To my surprise the thing that I found most irritating was the number of candidates employing uptalk - the constant use of rising inflections at the end of statements so that they sound like questions. Initially I found this somewhat endearing in its hapless tentativeness, but it wears you down, especially if you get batches of it. I had to consciously avoid marking down out of annoyance. I suppose it was a good thing I was doing the marking in fasting month as I was unusually conscious of the need for charitable patience.

Thank goodness uptalk hasn't infiltrated its way into local patterns of speech. Not so far, at least.

Monday, May 3, 2021

In Production




21 Ramadhan, 1442

As we move into the final third of the fasting month Noi is stepping up production in the kitchen. This is a familiar scenario. The biscuiting is in full swing, which means that Hari Raya isn't all that far away.

They taste as good as they look, by the way, just in case you were wondering. 😊😊😊

Sunday, May 2, 2021

Even More Complicated

20 Ramadhan, 1442

Having arrived at the final chapters of Tariq Ramadan's The Messenger, I'm struck by the unrelenting nature of the challenges faced by the Prophet - peace be upon him - to the very end.

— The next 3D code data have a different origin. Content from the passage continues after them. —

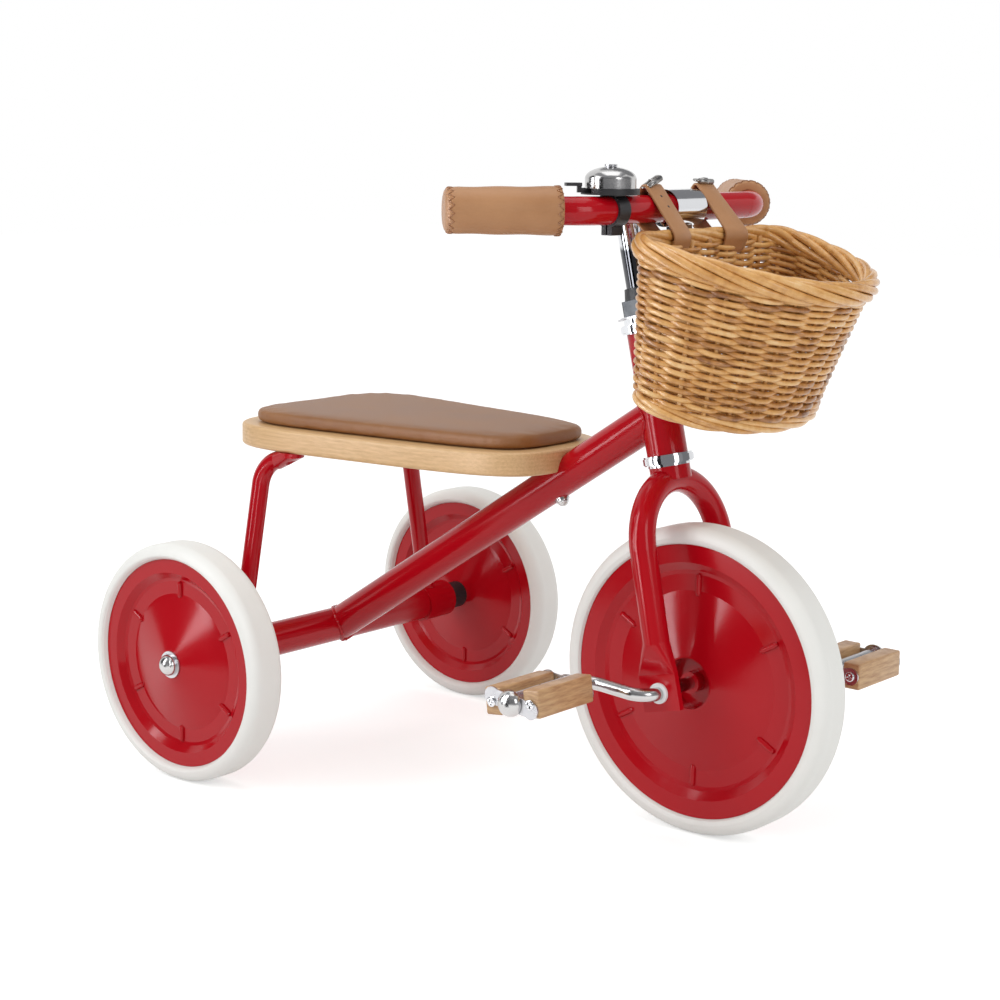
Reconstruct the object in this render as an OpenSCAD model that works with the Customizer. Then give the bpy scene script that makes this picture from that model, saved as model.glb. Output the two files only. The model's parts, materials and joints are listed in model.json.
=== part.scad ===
// Children's tricycle: steel frame, wooden seat, pedal-driven front wheel,
// quill stem with a swept handlebar, bell and a wicker basket.
// X points forward, Z up, and the rider's left is +Y. The wheels stand on Z = 0.

/* [Wheels] */
// Distance from the rear axle to the front axle
wheelbase = 420; // [390:1:460]
// Distance between the middle planes of the two rear wheels
rear_track = 384; // [370:1:420]
// Outer radius of a rear tyre
rear_tyre_r = 107; // [104:1:112]
// Radius of the steel disc of a rear wheel
rear_disc_r = 93; // [90:1:95]
// Outer radius of the front tyre
front_tyre_r = 130; // [127:1:133]
// Radius of the steel disc of the front wheel
front_disc_r = 115; // [112:1:117]
// Width of the tread of every tyre
tyre_w = 36.8; // [34:0.2:40]
// Distance between the outer faces of a rear wheel's discs at the rim
rear_rim_w = 25.4; // [22:0.2:28]
// Distance between the outer faces of the front wheel's discs at the rim
front_rim_w = 29.4; // [26:0.2:31]
// Height of a disc's cone over its rim face
cone_h = 6; // [4:0.5:8]
// Thickness of the pressed sheet of a disc
disc_t = 1.5; // [1:0.1:2]
// Number of short ribs pressed into each disc
rib_count = 6; // [4:1:8]

/* [Frame] */
// Outer diameter of the main tube and the rear axle tube
main_tube_d = 31.8; // [29:0.2:33]
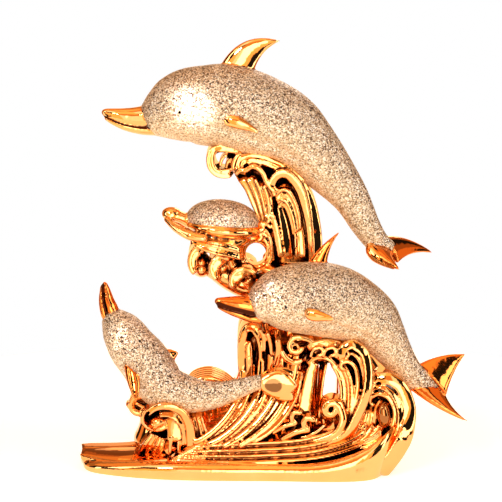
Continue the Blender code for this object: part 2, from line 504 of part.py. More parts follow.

I suppose all Muslims tend to think of the triumphant return to Makkah as the endpoint of the story, but existential threats remained even after the capitulation of the Quraysh. Indeed, the assimilation of the converted Quraysh was, in a sense, as much as threat to the ummah as it was a triumph.

What simplifies the impossible complexities of the survival and expansion of the first Muslim community on the Arabian peninsula is the character of the Messenger himself. To be confronted by that exemplar of complete integrity is compelling to say the least. When I first read the story I recall the fascination attendant upon the unpredictability of the narrative, the sense of being a spectator to something both extraordinary and curiously satisfying - knowing that this was an encounter with a kind of 'rightness'.

Encountering the tale again, the novelty has gone, but not the sense of compulsion, the satisfaction. Those are stronger than ever. 

Saturday, May 1, 2021

In Company

19 Ramadhan, 1442

This evening marked our first communal breaking of the fast this year. We had Fuad & Rozita & family around along with the equivalent from Hakim & Intan. Amicably noisy & celebratory. Unfortunately the twinkling lights we put up in the afternoon failed to twinkle, or, at least, three quarters of them refused to light up so the celebration wasn't quite complete. A reminder that you can't have everything even when you think you can.